Events at large venues and night events after 9 p.m. would also be held without spectators, while the number of VIPs such as sponsors’ guests and diplomats at the opening ceremony would be reduced sharply from an initial estimate of about 10,000, the paper said, citing multiple unidentified government sources.
Already delayed by a year because of the coronavirus pandemic, the Games are set to open on July 23 amid concern that the influx of tens of thousands of people from around the world could unleash another wave of infections in the country.
Organisers of the Games have already banned spectators from overseas and set a cap on domestic spectators at 10,000 per venue for the Games, or 50% of capacity, despite medical experts’ view that no spectators would be the “least risky” option.
Japan’s government, however, looks likely to decide on Thursday to extend a state of quasi-emergency in Tokyo and three nearby prefectures beyond an original end-date of July 11, a move which will require a rethink on spectators as well.
That matter will be decided at five-way talks also on Thursday that will include the Tokyo governor and IOC President Thomas Bach, who arrives in Japan the same day.
Prime Minister Yoshihide Suga has said holding the Games without spectators was a “possibility”.
Suga was keen to have fans in the stadiums, the Asahi said, but added some ruling party members favour a complete ban, especially after the ruling coalition failed to win a majority in Sunday’s election for the Tokyo local assembly, partly due to voters’ dissatisfaction with the government’s COVID-19 response.
That poll is seen as a bellwether for a general election later this year.

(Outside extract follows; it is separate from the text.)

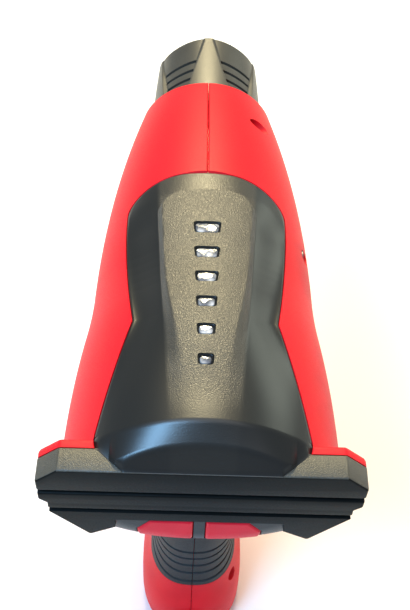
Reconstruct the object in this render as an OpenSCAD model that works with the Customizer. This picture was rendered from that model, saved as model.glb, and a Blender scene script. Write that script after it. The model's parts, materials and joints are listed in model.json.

The Olympic torch relay, set to reach Tokyo on July 9 and parade through the centre of the city from July 17 until the opening ceremony, will be moved off public roads for the entire period and instead torch-lighting ceremonies will be held without spectators, the Yomiuri newspaper reported.
Japan has not had the explosive COVID-19 outbreaks seen elsewhere but has recorded over 800,000 cases and more than 14,800 deaths. Only a quarter of its population has had at least one vaccination shot after an initially slow rollout.